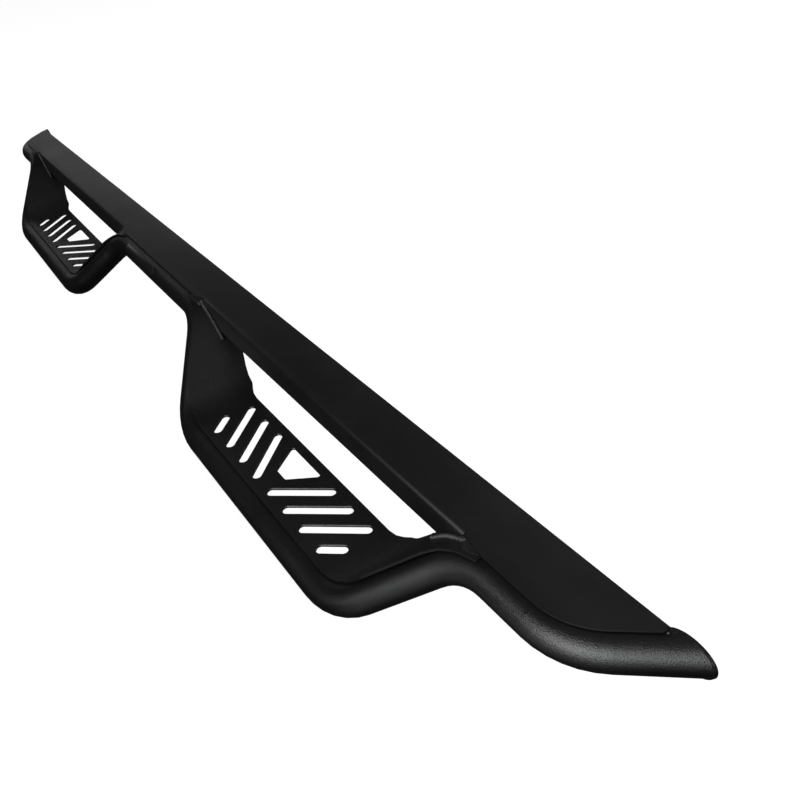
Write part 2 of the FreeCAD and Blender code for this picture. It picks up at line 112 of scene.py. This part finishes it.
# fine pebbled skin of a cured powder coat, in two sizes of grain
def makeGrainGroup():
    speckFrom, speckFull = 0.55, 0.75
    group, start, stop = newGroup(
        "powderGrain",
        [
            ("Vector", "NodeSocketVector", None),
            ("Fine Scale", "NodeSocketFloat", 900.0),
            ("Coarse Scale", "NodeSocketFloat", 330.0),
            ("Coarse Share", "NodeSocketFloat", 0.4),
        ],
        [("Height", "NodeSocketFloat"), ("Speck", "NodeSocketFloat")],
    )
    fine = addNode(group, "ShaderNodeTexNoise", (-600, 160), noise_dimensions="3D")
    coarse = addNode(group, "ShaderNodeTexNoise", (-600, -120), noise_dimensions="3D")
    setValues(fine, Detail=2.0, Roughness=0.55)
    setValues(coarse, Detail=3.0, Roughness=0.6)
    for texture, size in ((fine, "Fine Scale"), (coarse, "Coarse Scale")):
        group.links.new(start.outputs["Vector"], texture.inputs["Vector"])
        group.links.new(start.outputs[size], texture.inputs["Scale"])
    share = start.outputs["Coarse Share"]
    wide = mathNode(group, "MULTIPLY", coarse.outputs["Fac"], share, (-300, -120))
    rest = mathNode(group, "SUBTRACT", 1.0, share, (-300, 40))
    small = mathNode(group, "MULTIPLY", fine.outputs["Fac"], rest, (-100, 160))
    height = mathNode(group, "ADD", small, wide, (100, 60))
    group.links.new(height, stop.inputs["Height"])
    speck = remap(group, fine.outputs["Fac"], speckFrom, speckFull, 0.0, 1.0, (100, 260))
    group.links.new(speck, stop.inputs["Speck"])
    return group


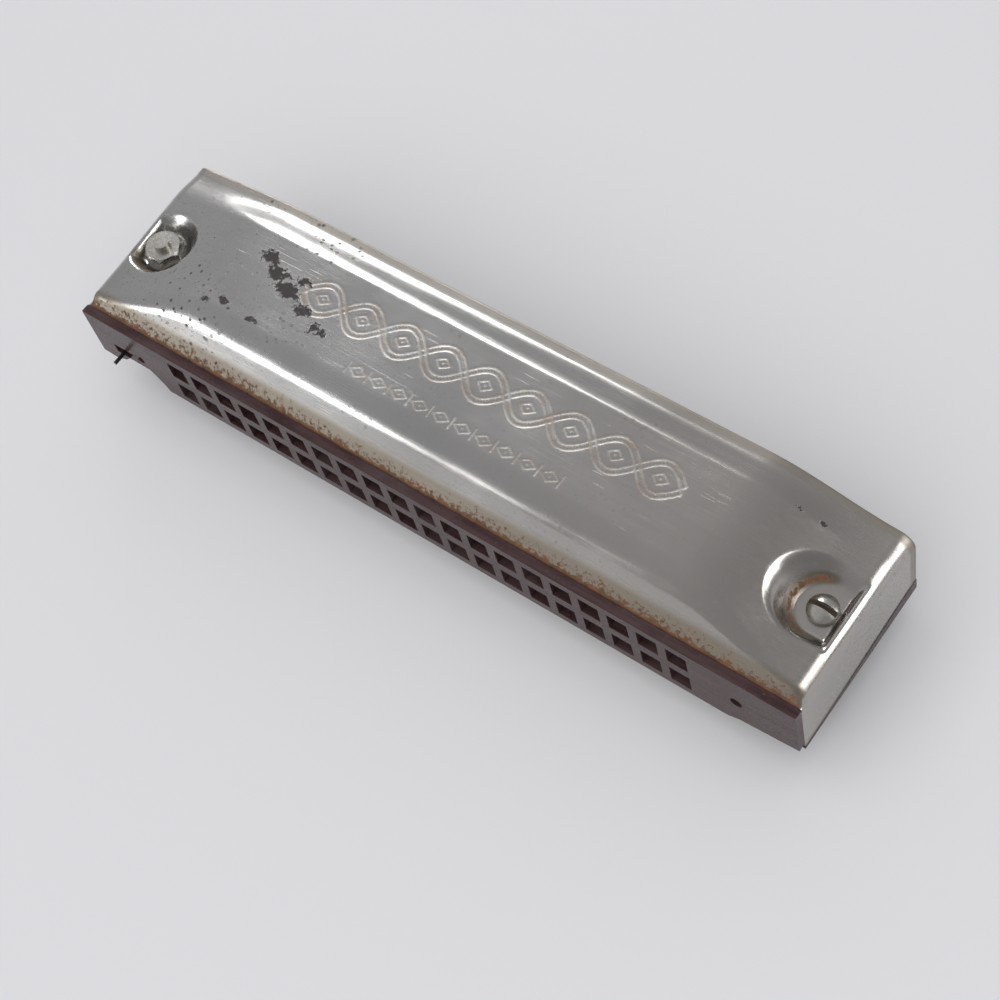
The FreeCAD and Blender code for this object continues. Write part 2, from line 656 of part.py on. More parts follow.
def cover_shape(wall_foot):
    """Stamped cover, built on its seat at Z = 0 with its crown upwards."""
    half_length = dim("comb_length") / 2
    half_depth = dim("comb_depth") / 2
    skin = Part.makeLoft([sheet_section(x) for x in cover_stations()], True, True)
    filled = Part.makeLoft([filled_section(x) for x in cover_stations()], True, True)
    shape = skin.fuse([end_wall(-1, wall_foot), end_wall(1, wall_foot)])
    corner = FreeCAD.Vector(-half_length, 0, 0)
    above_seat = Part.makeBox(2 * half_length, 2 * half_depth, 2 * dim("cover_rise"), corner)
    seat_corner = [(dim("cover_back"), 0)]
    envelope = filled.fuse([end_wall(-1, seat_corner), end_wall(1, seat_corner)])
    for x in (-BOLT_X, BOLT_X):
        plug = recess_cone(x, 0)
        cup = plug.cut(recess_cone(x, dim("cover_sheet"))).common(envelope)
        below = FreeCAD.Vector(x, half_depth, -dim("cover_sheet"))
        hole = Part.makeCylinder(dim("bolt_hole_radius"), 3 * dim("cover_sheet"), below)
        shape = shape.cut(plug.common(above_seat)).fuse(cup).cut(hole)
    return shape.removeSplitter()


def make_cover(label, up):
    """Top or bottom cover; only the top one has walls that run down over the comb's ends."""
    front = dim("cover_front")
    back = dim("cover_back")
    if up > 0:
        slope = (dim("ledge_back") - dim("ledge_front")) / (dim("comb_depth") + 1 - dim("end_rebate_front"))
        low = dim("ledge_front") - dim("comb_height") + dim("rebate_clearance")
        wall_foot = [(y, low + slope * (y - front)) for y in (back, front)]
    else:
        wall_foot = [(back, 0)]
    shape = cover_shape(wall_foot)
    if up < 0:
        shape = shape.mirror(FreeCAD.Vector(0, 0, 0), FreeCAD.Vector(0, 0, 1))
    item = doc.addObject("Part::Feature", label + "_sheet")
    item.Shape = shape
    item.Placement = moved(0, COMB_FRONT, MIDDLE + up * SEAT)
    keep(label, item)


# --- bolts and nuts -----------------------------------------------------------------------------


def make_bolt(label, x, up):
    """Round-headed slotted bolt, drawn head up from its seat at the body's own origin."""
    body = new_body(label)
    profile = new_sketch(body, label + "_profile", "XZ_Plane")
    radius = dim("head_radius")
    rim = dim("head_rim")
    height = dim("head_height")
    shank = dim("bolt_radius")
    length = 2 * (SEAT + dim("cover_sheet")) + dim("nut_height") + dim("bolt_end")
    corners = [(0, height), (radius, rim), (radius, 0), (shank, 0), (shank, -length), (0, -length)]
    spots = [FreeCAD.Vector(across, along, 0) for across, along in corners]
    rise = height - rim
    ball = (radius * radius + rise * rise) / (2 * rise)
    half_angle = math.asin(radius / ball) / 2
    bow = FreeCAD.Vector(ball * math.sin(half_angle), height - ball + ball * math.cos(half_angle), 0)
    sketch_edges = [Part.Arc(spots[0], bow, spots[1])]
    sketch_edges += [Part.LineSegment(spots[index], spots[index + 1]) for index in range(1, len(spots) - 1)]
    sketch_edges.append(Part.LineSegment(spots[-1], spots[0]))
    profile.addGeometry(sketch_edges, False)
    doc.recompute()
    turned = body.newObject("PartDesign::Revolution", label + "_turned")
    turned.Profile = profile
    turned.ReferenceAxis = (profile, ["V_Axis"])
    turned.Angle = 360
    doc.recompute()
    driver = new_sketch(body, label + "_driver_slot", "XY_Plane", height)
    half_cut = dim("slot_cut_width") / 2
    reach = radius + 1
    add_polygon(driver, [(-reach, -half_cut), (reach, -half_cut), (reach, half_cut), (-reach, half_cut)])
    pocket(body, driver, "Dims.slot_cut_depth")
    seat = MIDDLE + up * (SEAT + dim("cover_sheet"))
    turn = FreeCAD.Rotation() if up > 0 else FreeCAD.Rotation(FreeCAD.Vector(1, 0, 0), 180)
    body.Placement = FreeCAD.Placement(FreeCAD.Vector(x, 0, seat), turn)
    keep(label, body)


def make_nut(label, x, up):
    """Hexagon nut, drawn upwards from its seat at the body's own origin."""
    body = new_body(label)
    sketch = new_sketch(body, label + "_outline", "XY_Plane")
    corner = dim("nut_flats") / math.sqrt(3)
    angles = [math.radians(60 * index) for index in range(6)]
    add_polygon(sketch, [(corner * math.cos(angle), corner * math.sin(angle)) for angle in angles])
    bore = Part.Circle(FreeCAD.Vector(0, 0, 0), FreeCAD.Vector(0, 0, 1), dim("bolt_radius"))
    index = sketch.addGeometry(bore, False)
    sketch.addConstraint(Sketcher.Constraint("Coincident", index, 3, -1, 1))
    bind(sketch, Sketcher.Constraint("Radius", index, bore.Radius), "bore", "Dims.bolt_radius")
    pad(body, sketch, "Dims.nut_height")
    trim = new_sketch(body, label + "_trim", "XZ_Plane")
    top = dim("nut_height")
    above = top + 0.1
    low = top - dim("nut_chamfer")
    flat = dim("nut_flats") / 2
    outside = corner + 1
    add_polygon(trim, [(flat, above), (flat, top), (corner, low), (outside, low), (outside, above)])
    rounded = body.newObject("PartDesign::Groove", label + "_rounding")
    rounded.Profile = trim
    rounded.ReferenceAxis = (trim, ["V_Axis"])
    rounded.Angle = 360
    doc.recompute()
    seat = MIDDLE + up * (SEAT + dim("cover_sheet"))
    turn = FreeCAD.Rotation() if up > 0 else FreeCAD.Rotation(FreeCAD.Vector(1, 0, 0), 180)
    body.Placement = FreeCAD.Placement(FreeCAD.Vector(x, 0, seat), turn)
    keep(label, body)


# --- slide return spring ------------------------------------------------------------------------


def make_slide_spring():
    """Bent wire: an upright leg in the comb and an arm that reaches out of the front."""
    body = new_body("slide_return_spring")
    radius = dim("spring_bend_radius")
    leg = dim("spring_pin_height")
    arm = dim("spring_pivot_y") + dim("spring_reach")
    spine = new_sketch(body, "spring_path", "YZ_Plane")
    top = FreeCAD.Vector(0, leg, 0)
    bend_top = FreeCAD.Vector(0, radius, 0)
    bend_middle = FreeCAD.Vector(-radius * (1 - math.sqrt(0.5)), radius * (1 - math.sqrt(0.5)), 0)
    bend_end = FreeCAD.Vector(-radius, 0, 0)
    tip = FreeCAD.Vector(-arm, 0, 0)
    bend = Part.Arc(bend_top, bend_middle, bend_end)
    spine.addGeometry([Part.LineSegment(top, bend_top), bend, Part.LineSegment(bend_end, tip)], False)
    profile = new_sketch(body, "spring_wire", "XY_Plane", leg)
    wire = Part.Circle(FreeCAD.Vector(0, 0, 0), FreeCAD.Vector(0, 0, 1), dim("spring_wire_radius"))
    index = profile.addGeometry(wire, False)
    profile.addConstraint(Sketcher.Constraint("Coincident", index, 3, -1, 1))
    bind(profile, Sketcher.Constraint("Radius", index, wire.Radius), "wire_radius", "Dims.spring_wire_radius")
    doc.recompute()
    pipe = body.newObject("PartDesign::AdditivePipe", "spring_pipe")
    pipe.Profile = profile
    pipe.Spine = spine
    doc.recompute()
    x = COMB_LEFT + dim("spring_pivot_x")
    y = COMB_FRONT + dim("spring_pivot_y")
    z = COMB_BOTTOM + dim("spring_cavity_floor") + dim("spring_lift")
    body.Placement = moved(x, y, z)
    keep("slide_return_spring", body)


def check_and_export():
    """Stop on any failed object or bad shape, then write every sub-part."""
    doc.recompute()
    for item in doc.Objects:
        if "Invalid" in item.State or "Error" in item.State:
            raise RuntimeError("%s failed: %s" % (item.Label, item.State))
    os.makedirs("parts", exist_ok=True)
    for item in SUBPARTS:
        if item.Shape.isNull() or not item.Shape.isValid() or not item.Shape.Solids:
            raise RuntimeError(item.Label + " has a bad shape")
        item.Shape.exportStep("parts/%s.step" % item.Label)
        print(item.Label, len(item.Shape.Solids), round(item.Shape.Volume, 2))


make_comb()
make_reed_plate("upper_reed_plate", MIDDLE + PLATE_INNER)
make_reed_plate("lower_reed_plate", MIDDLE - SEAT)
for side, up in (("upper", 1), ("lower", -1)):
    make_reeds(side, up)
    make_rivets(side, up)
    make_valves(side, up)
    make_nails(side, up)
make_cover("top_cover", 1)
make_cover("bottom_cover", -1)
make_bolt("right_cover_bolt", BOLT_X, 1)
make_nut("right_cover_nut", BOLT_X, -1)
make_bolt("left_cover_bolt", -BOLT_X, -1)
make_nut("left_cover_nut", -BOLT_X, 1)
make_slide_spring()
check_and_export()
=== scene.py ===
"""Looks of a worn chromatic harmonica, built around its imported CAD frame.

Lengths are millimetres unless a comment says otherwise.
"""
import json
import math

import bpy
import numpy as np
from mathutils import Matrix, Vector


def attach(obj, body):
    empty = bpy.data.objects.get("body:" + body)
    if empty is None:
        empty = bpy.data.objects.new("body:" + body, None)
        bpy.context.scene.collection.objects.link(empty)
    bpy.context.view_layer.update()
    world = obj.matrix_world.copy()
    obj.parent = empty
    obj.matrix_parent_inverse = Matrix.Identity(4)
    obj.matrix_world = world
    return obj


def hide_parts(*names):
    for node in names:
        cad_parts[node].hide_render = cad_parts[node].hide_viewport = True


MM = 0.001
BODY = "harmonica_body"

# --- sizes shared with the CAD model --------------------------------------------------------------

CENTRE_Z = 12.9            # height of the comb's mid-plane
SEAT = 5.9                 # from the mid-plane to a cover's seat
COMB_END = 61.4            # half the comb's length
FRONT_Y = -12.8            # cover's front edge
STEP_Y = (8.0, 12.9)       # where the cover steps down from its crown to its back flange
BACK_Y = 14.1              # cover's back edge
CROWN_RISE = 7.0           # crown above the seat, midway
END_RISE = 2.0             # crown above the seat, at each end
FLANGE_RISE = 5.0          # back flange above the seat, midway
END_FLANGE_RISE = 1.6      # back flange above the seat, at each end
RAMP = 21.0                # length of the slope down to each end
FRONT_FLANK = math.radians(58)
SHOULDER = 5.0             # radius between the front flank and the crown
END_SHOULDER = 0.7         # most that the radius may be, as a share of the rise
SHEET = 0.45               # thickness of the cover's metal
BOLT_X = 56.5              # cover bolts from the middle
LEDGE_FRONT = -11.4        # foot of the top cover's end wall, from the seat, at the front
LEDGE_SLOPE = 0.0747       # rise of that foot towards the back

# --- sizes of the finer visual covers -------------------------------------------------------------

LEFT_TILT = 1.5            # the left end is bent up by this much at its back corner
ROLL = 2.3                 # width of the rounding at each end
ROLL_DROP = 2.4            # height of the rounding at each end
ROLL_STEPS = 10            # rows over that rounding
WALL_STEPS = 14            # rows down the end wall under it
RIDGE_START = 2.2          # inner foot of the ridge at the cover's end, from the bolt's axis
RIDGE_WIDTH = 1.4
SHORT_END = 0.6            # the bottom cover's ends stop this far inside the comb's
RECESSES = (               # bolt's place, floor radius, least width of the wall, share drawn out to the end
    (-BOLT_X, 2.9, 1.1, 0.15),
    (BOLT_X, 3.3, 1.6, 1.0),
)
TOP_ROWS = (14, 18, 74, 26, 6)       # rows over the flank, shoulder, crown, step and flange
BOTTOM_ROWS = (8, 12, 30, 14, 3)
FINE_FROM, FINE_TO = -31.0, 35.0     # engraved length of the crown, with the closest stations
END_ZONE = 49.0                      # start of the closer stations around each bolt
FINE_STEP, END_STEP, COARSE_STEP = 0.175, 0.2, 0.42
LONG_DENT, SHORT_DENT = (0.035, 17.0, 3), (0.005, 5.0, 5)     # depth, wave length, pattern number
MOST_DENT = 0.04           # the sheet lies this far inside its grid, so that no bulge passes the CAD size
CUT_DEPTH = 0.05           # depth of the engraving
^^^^
Problem statement: Quote only the lines running from the line that holds "make_comb()" to the line that holds "cad_parts[node].hide_render = cad_parts[node].hide_viewport", both ends included.

The answer:
make_comb()
make_reed_plate("upper_reed_plate", MIDDLE + PLATE_INNER)
make_reed_plate("lower_reed_plate", MIDDLE - SEAT)
for side, up in (("upper", 1), ("lower", -1)):
    make_reeds(side, up)
    make_rivets(side, up)
    make_valves(side, up)
    make_nails(side, up)
make_cover("top_cover", 1)
make_cover("bottom_cover", -1)
make_bolt("right_cover_bolt", BOLT_X, 1)
make_nut("right_cover_nut", BOLT_X, -1)
make_bolt("left_cover_bolt", -BOLT_X, -1)
make_nut("left_cover_nut", -BOLT_X, 1)
make_slide_spring()
check_and_export()
=== scene.py ===
"""Looks of a worn chromatic harmonica, built around its imported CAD frame.

Lengths are millimetres unless a comment says otherwise.
"""
import json
import math

import bpy
import numpy as np
from mathutils import Matrix, Vector


def attach(obj, body):
    empty = bpy.data.objects.get("body:" + body)
    if empty is None:
        empty = bpy.data.objects.new("body:" + body, None)
        bpy.context.scene.collection.objects.link(empty)
    bpy.context.view_layer.update()
    world = obj.matrix_world.copy()
    obj.parent = empty
    obj.matrix_parent_inverse = Matrix.Identity(4)
    obj.matrix_world = world
    return obj


def hide_parts(*names):
    for node in names:
        cad_parts[node].hide_render = cad_parts[node].hide_viewport = True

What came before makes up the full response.